● Task brief
Reproduce the listing that follows with no differences at all.

● Supplied information
** BEGIN **

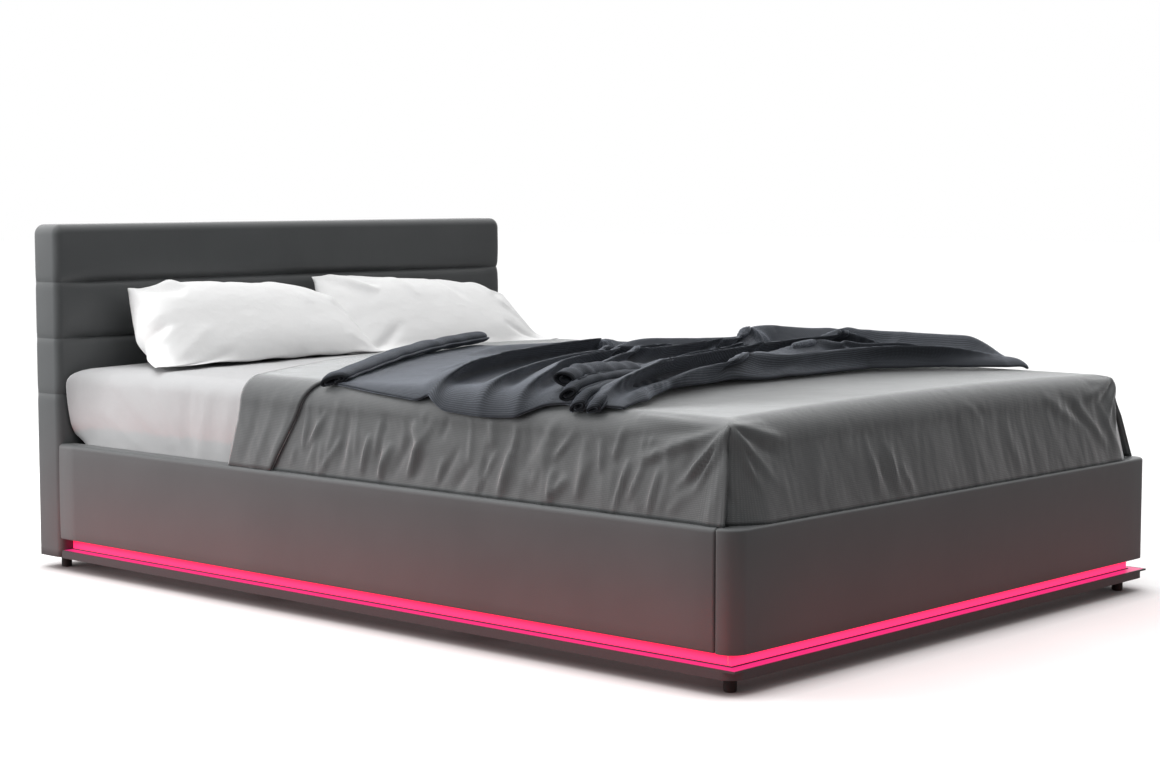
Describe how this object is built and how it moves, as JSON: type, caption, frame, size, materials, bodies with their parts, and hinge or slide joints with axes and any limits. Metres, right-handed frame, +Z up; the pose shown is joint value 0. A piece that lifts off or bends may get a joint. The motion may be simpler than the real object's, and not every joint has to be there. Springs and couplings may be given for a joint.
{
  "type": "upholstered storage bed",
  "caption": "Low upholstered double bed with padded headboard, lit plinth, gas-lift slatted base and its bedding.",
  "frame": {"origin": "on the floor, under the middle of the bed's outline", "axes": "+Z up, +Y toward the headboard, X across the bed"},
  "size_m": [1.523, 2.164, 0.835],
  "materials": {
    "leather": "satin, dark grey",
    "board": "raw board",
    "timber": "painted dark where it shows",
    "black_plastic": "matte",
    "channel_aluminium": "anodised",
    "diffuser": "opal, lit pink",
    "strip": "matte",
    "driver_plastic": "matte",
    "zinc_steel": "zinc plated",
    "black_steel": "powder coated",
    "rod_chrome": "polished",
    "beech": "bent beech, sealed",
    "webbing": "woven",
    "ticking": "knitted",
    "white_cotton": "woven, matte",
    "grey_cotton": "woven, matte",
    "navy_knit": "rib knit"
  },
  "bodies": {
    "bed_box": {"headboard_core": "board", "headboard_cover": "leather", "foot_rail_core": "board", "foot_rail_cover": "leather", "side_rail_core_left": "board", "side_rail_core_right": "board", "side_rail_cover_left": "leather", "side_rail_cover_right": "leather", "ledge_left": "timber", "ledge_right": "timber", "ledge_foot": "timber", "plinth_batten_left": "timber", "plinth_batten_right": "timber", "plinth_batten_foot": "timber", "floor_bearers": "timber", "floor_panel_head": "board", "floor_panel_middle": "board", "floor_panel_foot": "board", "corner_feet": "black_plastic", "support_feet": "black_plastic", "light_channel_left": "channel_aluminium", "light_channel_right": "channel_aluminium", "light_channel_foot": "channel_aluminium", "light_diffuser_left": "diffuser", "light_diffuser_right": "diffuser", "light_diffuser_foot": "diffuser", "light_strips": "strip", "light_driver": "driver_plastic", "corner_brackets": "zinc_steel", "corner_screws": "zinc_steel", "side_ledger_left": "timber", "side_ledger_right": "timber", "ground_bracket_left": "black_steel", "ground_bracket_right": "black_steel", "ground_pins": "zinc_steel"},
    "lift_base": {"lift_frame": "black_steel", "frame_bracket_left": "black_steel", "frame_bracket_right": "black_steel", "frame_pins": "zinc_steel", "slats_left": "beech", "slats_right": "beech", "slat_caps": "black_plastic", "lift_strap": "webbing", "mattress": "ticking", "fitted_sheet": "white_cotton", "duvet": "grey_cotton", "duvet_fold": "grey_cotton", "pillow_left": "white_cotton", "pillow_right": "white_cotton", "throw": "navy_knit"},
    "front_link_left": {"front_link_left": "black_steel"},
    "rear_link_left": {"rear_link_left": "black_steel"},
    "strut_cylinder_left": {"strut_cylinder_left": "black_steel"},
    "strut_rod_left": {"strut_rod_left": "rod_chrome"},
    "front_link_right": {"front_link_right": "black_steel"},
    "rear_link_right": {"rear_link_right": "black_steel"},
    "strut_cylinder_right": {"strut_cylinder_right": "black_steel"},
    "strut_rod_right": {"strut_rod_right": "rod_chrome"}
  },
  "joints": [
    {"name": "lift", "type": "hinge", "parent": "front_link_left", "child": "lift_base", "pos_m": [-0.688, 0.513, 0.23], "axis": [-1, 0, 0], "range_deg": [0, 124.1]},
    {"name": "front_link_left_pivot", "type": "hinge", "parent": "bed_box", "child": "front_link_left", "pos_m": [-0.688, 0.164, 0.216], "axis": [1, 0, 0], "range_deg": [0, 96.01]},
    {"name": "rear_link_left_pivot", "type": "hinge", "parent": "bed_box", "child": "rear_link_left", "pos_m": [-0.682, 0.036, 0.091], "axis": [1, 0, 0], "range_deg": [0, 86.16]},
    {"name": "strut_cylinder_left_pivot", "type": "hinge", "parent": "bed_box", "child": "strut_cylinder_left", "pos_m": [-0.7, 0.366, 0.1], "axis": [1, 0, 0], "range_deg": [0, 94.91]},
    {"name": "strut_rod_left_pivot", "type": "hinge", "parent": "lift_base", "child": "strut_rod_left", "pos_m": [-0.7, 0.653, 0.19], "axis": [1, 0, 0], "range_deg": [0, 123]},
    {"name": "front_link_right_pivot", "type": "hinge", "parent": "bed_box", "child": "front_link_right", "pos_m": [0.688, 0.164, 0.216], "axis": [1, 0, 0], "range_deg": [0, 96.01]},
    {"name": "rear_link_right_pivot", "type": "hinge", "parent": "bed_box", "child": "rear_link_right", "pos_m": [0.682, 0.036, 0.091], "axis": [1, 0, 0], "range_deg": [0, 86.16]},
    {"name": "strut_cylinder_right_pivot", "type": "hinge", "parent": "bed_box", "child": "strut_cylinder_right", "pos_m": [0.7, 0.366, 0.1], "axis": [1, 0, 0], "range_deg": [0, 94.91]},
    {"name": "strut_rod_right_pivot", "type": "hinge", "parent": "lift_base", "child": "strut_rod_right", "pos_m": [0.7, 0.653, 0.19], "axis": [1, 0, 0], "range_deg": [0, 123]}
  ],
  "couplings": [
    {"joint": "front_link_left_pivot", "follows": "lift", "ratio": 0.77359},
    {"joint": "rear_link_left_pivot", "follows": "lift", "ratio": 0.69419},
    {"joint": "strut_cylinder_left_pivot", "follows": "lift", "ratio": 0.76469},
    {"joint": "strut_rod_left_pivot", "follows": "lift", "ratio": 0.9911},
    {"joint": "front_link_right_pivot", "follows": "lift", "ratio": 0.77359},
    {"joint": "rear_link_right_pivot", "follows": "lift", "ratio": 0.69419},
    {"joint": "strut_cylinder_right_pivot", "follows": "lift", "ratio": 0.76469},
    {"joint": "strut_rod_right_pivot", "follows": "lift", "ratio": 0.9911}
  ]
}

** END **

● Correct result
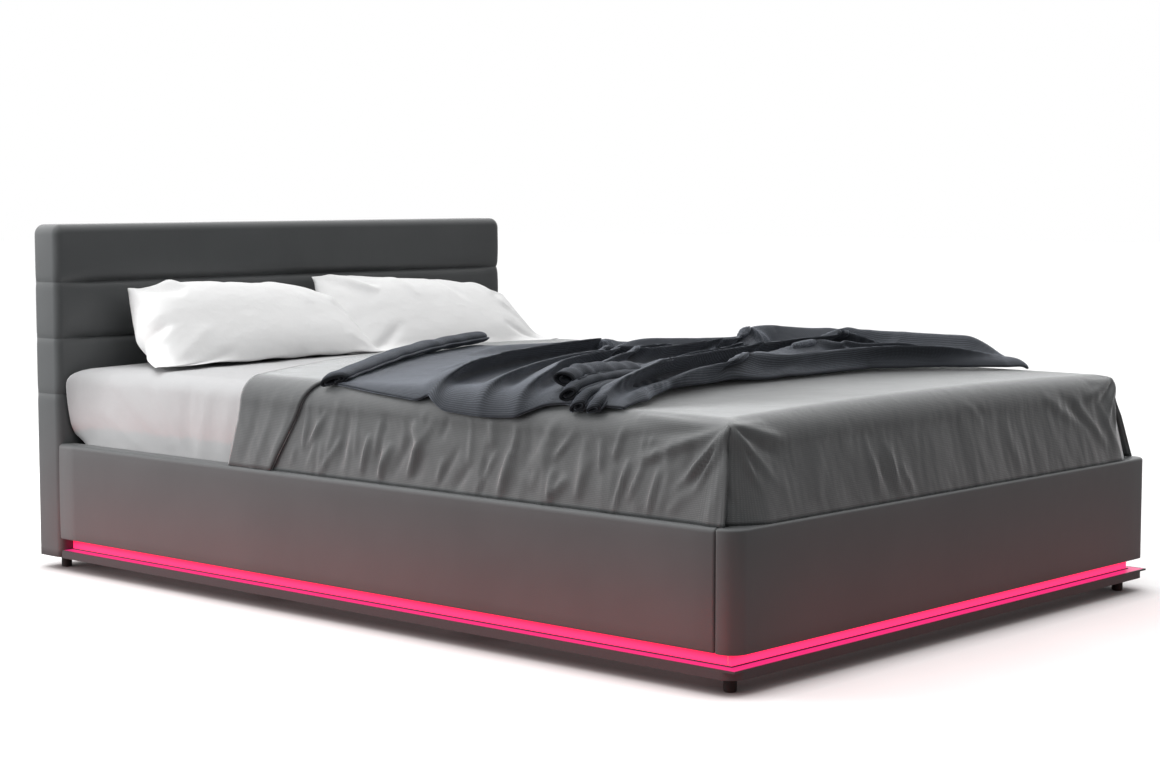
Describe how this object is built and how it moves, as JSON: type, caption, frame, size, materials, bodies with their parts, and hinge or slide joints with axes and any limits. Metres, right-handed frame, +Z up; the pose shown is joint value 0. A piece that lifts off or bends may get a joint. The motion may be simpler than the real object's, and not every joint has to be there. Springs and couplings may be given for a joint.
{
  "type": "upholstered storage bed",
  "caption": "Low upholstered double bed with padded headboard, lit plinth, gas-lift slatted base and its bedding.",
  "frame": {"origin": "on the floor, under the middle of the bed's outline", "axes": "+Z up, +Y toward the headboard, X across the bed"},
  "size_m": [1.523, 2.164, 0.835],
  "materials": {
    "leather": "satin, dark grey",
    "board": "raw board",
    "timber": "painted dark where it shows",
    "black_plastic": "matte",
    "channel_aluminium": "anodised",
    "diffuser": "opal, lit pink",
    "strip": "matte",
    "driver_plastic": "matte",
    "zinc_steel": "zinc plated",
    "black_steel": "powder coated",
    "rod_chrome": "polished",
    "beech": "bent beech, sealed",
    "webbing": "woven",
    "ticking": "knitted",
    "white_cotton": "woven, matte",
    "grey_cotton": "woven, matte",
    "navy_knit": "rib knit"
  },
  "bodies": {
    "bed_box": {"headboard_core": "board", "headboard_cover": "leather", "foot_rail_core": "board", "foot_rail_cover": "leather", "side_rail_core_left": "board", "side_rail_core_right": "board", "side_rail_cover_left": "leather", "side_rail_cover_right": "leather", "ledge_left": "timber", "ledge_right": "timber", "ledge_foot": "timber", "plinth_batten_left": "timber", "plinth_batten_right": "timber", "plinth_batten_foot": "timber", "floor_bearers": "timber", "floor_panel_head": "board", "floor_panel_middle": "board", "floor_panel_foot": "board", "corner_feet": "black_plastic", "support_feet": "black_plastic", "light_channel_left": "channel_aluminium", "light_channel_right": "channel_aluminium", "light_channel_foot": "channel_aluminium", "light_diffuser_left": "diffuser", "light_diffuser_right": "diffuser", "light_diffuser_foot": "diffuser", "light_strips": "strip", "light_driver": "driver_plastic", "corner_brackets": "zinc_steel", "corner_screws": "zinc_steel", "side_ledger_left": "timber", "side_ledger_right": "timber", "ground_bracket_left": "black_steel", "ground_bracket_right": "black_steel", "ground_pins": "zinc_steel"},
    "lift_base": {"lift_frame": "black_steel", "frame_bracket_left": "black_steel", "frame_bracket_right": "black_steel", "frame_pins": "zinc_steel", "slats_left": "beech", "slats_right": "beech", "slat_caps": "black_plastic", "lift_strap": "webbing", "mattress": "ticking", "fitted_sheet": "white_cotton", "duvet": "grey_cotton", "duvet_fold": "grey_cotton", "pillow_left": "white_cotton", "pillow_right": "white_cotton", "throw": "navy_knit"},
    "front_link_left": {"front_link_left": "black_steel"},
    "rear_link_left": {"rear_link_left": "black_steel"},
    "strut_cylinder_left": {"strut_cylinder_left": "black_steel"},
    "strut_rod_left": {"strut_rod_left": "rod_chrome"},
    "front_link_right": {"front_link_right": "black_steel"},
    "rear_link_right": {"rear_link_right": "black_steel"},
    "strut_cylinder_right": {"strut_cylinder_right": "black_steel"},
    "strut_rod_right": {"strut_rod_right": "rod_chrome"}
  },
  "joints": [
    {"name": "lift", "type": "hinge", "parent": "front_link_left", "child": "lift_base", "pos_m": [-0.688, 0.513, 0.23], "axis": [-1, 0, 0], "range_deg": [0, 124.1]},
    {"name": "front_link_left_pivot", "type": "hinge", "parent": "bed_box", "child": "front_link_left", "pos_m": [-0.688, 0.164, 0.216], "axis": [1, 0, 0], "range_deg": [0, 96.01]},
    {"name": "rear_link_left_pivot", "type": "hinge", "parent": "bed_box", "child": "rear_link_left", "pos_m": [-0.682, 0.036, 0.091], "axis": [1, 0, 0], "range_deg": [0, 86.16]},
    {"name": "strut_cylinder_left_pivot", "type": "hinge", "parent": "bed_box", "child": "strut_cylinder_left", "pos_m": [-0.7, 0.366, 0.1], "axis": [1, 0, 0], "range_deg": [0, 94.91]},
    {"name": "strut_rod_left_pivot", "type": "hinge", "parent": "lift_base", "child": "strut_rod_left", "pos_m": [-0.7, 0.653, 0.19], "axis": [1, 0, 0], "range_deg": [0, 123]},
    {"name": "front_link_right_pivot", "type": "hinge", "parent": "bed_box", "child": "front_link_right", "pos_m": [0.688, 0.164, 0.216], "axis": [1, 0, 0], "range_deg": [0, 96.01]},
    {"name": "rear_link_right_pivot", "type": "hinge", "parent": "bed_box", "child": "rear_link_right", "pos_m": [0.682, 0.036, 0.091], "axis": [1, 0, 0], "range_deg": [0, 86.16]},
    {"name": "strut_cylinder_right_pivot", "type": "hinge", "parent": "bed_box", "child": "strut_cylinder_right", "pos_m": [0.7, 0.366, 0.1], "axis": [1, 0, 0], "range_deg": [0, 94.91]},
    {"name": "strut_rod_right_pivot", "type": "hinge", "parent": "lift_base", "child": "strut_rod_right", "pos_m": [0.7, 0.653, 0.19], "axis": [1, 0, 0], "range_deg": [0, 123]}
  ],
  "couplings": [
    {"joint": "front_link_left_pivot", "follows": "lift", "ratio": 0.77359},
    {"joint": "rear_link_left_pivot", "follows": "lift", "ratio": 0.69419},
    {"joint": "strut_cylinder_left_pivot", "follows": "lift", "ratio": 0.76469},
    {"joint": "strut_rod_left_pivot", "follows": "lift", "ratio": 0.9911},
    {"joint": "front_link_right_pivot", "follows": "lift", "ratio": 0.77359},
    {"joint": "rear_link_right_pivot", "follows": "lift", "ratio": 0.69419},
    {"joint": "strut_cylinder_right_pivot", "follows": "lift", "ratio": 0.76469},
    {"joint": "strut_rod_right_pivot", "follows": "lift", "ratio": 0.9911}
  ]
}